Not quite. What makes you truly, utterly unique is only one thing: YOU (Unless you have a clone, in which case you’ll have to share your success – good luck with that). If you think of yourself as someone who ‘sells such a thing’ or ‘provides the other’, you’re just one of millions out there. But if you look at your real life story – how others see you and how you see yourself – you’re as rare as motorised custard. If a customer is to remember one amazing deal more than any other of the amazing deals out there, it’ll be simply because they remember the person that gave it to them.
So how, then, do you make yourself remembered? Well, in marketing it’s known as the KNOW-LIKE-TRUST factor, and it works in the same way all relationships do.
You get to know a person, you start to like them, and then you trust them. Simples.
The ‘know’ bit is more scientific, and I’ll talk about that in another blog.
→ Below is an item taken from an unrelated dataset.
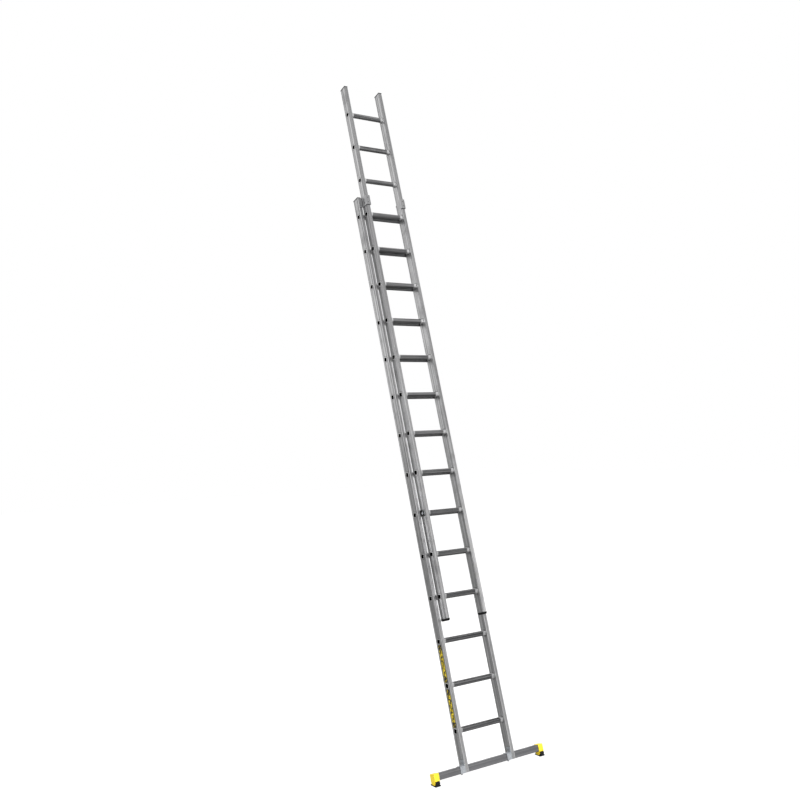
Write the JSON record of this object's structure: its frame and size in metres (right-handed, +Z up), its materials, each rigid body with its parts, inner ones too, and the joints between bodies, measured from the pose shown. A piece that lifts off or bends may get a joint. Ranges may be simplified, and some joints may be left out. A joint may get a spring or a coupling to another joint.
{
  "type": "extension ladder",
  "caption": "Two-section push-up extension ladder in box-section aluminium, leaning at its working angle, with pivoting rung hooks and a stabiliser bar on rubber feet.",
  "frame": {"origin": "on the floor, midway between the two feet, under the centre line of the base stiles", "axes": "+Z up, X across the ladder, +Y towards the wall that it leans on at 75 degrees"},
  "size_m": [0.885, 1.3058, 4.8411],
  "materials": {
    "stile_aluminium": "mill finish, drawn lines along the stile",
    "rung_aluminium": "mill finish",
    "bar_aluminium": "dull anodised grey",
    "cap_plastic": "moulded black",
    "hook_plastic": "moulded black",
    "glide_nylon": "moulded nylon",
    "guide_metal": "pressed and plated",
    "plated_steel": "zinc plated",
    "fastener_steel": "zinc plated",
    "yellow_plastic": "moulded satin",
    "sole_rubber": "moulded",
    "label_film": "printed film"
  },
  "bodies": {
    "base": {"base_left_stile": "stile_aluminium", "base_right_stile": "stile_aluminium", "base_rung_01": "rung_aluminium", "base_rung_02": "rung_aluminium", "base_rung_03": "rung_aluminium", "base_rung_04": "rung_aluminium", "base_rung_05": "rung_aluminium", "base_rung_06": "rung_aluminium", "base_rung_07": "rung_aluminium", "base_rung_08": "rung_aluminium", "base_rung_09": "rung_aluminium", "base_rung_10": "rung_aluminium", "base_rung_11": "rung_aluminium", "base_rung_12": "rung_aluminium", "base_rung_13": "rung_aluminium", "base_rung_14": "rung_aluminium", "base_left_top_cap": "cap_plastic", "base_right_top_cap": "cap_plastic", "left_guide_bracket": "guide_metal", "right_guide_bracket": "guide_metal", "left_glide_pad": "glide_nylon", "right_glide_pad": "glide_nylon", "left_bar_bracket": "plated_steel", "right_bar_bracket": "plated_steel", "left_bar_end": "yellow_plastic", "right_bar_end": "yellow_plastic", "left_sole": "sole_rubber", "right_sole": "sole_rubber", "guide_rivets": "fastener_steel", "stabiliser_bar": "bar_aluminium", "bracket_bolts": "fastener_steel", "bracket_nuts": "fastener_steel", "upper_label": "label_film", "lower_label": "label_film"},
    "fly": {"fly_left_stile": "stile_aluminium", "fly_right_stile": "stile_aluminium", "fly_rung_01": "rung_aluminium", "fly_rung_02": "rung_aluminium", "fly_rung_03": "rung_aluminium", "fly_rung_04": "rung_aluminium", "fly_rung_05": "rung_aluminium", "fly_rung_06": "rung_aluminium", "fly_rung_07": "rung_aluminium", "fly_rung_08": "rung_aluminium", "fly_rung_09": "rung_aluminium", "fly_rung_10": "rung_aluminium", "fly_rung_11": "rung_aluminium", "fly_rung_12": "rung_aluminium", "fly_rung_13": "rung_aluminium", "fly_rung_14": "rung_aluminium", "fly_left_top_cap": "cap_plastic", "fly_right_top_cap": "cap_plastic", "fly_left_bottom_cap": "cap_plastic", "fly_right_bottom_cap": "cap_plastic", "left_hook_pin": "fastener_steel", "right_hook_pin": "fastener_steel"},
    "left_hook": {"left_hook": "hook_plastic"},
    "right_hook": {"right_hook": "hook_plastic"}
  },
  "joints": [
    {"name": "fly_slide", "type": "slide", "parent": "base", "child": "fly", "axis": [0, 0.2588, 0.9659], "range_m": [-0.84, 1.96]},
    {"name": "left_hook_pivot", "type": "hinge", "parent": "fly", "child": "left_hook", "pos_m": [-0.169, 0.38078, 1.63102], "axis": [1, 0, 0], "range_deg": [0, 75]},
    {"name": "right_hook_pivot", "type": "hinge", "parent": "fly", "child": "right_hook", "pos_m": [0.169, 0.38078, 1.63102], "axis": [1, 0, 0], "range_deg": [0, 75]}
  ]
}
But the ‘like’ part is where the birds and bees get together (in a business sense, this is a family blog thankyou) – and make beautiful babies together. In other words, KNOW is getting yourself seen and LIKE is the spark; the romance. That can only happen if you can give more than ‘stuff’ to each other. So what have you got?
Well believe it or not you’re an EXPERT in your field! When someone clicks on your site, visits your shop or follows you on social media, they don’t just want a product you can supply. They want to learn something, and experience something new. If you sell fishing gear, for example, think about what ‘fishing’ actually means to your potential customers. Is it something theyneed to do? Most certainly not.
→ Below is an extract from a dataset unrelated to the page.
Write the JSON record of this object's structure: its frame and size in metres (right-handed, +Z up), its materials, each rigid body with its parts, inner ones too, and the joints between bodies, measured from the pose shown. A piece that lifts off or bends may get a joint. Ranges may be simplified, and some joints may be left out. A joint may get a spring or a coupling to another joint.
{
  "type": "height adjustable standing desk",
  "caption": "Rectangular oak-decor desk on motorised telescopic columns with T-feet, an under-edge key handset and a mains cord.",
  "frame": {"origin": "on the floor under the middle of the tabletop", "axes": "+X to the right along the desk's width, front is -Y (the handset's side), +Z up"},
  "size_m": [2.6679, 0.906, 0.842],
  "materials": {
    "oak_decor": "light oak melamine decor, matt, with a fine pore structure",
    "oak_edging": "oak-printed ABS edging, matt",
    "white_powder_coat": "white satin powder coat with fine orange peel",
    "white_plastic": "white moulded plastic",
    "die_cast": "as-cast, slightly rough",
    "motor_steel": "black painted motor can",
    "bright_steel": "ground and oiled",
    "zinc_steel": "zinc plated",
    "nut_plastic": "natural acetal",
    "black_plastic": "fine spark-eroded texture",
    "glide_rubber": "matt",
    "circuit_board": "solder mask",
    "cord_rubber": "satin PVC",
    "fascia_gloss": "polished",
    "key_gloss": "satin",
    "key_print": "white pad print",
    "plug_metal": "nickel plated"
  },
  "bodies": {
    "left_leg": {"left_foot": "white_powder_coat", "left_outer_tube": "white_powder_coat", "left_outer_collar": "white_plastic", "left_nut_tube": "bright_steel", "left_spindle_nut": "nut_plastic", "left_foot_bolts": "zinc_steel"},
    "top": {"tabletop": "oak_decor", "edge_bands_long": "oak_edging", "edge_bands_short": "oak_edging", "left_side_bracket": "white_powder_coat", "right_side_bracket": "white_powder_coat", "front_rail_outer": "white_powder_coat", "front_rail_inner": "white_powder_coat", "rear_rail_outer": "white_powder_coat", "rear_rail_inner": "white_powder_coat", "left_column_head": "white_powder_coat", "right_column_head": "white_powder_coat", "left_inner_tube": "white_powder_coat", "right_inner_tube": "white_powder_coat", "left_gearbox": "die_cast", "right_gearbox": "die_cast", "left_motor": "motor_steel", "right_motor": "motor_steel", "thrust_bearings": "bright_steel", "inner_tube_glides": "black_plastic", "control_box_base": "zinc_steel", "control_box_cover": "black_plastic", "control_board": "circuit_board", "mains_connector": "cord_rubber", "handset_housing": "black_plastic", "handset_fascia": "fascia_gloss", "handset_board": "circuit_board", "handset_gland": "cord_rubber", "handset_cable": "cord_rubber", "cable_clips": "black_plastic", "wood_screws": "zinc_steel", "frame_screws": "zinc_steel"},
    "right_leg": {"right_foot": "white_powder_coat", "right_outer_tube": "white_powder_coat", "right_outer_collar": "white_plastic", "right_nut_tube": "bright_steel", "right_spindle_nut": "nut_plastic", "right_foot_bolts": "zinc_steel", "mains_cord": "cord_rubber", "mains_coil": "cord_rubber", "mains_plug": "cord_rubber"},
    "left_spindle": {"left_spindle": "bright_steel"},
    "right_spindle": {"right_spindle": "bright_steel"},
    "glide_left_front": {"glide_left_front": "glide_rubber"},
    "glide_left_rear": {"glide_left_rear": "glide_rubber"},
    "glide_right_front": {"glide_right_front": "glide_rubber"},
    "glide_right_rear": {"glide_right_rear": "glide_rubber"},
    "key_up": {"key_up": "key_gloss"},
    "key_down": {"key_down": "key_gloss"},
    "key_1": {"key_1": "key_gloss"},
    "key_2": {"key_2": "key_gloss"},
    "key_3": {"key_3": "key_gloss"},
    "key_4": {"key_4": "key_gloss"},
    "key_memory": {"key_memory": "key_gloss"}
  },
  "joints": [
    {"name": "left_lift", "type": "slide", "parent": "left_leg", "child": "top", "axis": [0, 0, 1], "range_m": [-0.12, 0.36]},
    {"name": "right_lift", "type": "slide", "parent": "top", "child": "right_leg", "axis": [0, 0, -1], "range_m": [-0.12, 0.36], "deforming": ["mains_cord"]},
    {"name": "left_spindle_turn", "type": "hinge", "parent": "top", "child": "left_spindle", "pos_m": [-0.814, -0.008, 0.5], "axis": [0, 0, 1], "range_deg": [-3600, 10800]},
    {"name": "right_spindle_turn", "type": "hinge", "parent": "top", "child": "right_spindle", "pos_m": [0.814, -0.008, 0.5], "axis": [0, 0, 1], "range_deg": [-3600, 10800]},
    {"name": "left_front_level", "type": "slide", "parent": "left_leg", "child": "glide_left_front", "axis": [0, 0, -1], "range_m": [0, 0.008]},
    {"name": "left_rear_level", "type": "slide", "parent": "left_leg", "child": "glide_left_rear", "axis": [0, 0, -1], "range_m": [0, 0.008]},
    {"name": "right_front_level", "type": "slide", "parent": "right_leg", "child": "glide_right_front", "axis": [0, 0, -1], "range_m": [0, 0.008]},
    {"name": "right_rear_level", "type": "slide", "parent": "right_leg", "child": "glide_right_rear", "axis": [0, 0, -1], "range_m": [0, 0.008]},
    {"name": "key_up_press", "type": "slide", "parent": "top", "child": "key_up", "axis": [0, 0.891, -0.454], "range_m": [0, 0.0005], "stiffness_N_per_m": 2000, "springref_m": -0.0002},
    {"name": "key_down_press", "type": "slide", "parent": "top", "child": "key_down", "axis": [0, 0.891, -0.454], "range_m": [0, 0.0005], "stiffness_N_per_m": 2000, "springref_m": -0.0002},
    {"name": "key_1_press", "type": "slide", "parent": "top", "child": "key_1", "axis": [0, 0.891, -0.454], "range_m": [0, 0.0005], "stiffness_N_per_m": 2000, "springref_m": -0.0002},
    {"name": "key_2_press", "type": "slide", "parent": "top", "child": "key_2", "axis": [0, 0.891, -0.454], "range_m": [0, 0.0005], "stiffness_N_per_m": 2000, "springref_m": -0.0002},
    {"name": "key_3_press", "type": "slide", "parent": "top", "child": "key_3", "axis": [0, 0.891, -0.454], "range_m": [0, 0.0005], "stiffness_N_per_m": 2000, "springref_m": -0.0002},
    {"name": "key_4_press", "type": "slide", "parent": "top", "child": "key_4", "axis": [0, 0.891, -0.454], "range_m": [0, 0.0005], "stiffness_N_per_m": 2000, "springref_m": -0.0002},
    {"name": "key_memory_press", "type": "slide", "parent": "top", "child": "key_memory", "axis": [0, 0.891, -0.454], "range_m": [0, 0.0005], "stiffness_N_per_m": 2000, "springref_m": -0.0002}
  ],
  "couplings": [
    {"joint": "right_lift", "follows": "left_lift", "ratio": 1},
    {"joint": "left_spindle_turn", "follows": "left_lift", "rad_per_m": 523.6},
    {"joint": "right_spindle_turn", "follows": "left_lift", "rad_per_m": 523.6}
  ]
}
It is something they enjoy doing (love even), and as such is part of a lifestyle they have chosen which is not restricted to the hobby of fishing alone. Connect yourself with that lifestyle as a whole, and you connect with that person.
So what does an angler do when he/she is not fishing? Where do they hang out? What other sports do they like? What do they watch on telly? What celebs do they admire? Get to know your crowd, and consider what expertise you have in any of their interests. You’ll probably be surprised by what you know, and, ultimately, what you have in common besides fishing!
And of course, this applies to whatever field you’re in. Once customers start to know and like you, they’re much more likely to trust you. And trust is more than some ethical thing! In a bamboozling marketplace with so many deals, low prices and ranges to choose from, trust might just be the deciding factor for the confused consumer. From their point of view, it’s efficient to act fast – and they’ll only do this when they trust you.
In the next blog, I’ll give some practical methods for building the KNOW-LIKE-TRUST factor – starting with Value Added Content. Be warned though: there’s good news and bad news. But guess what? The good news is well better, and there’s a lot of it.
For now, though, I’d just like to plant that little seed. From tiny acorns grow great oaks, and from respectful, loving relationships you can also bear… er… fruit?
Yes! That’s what I’ll tell him if he asks again… we grow on trees!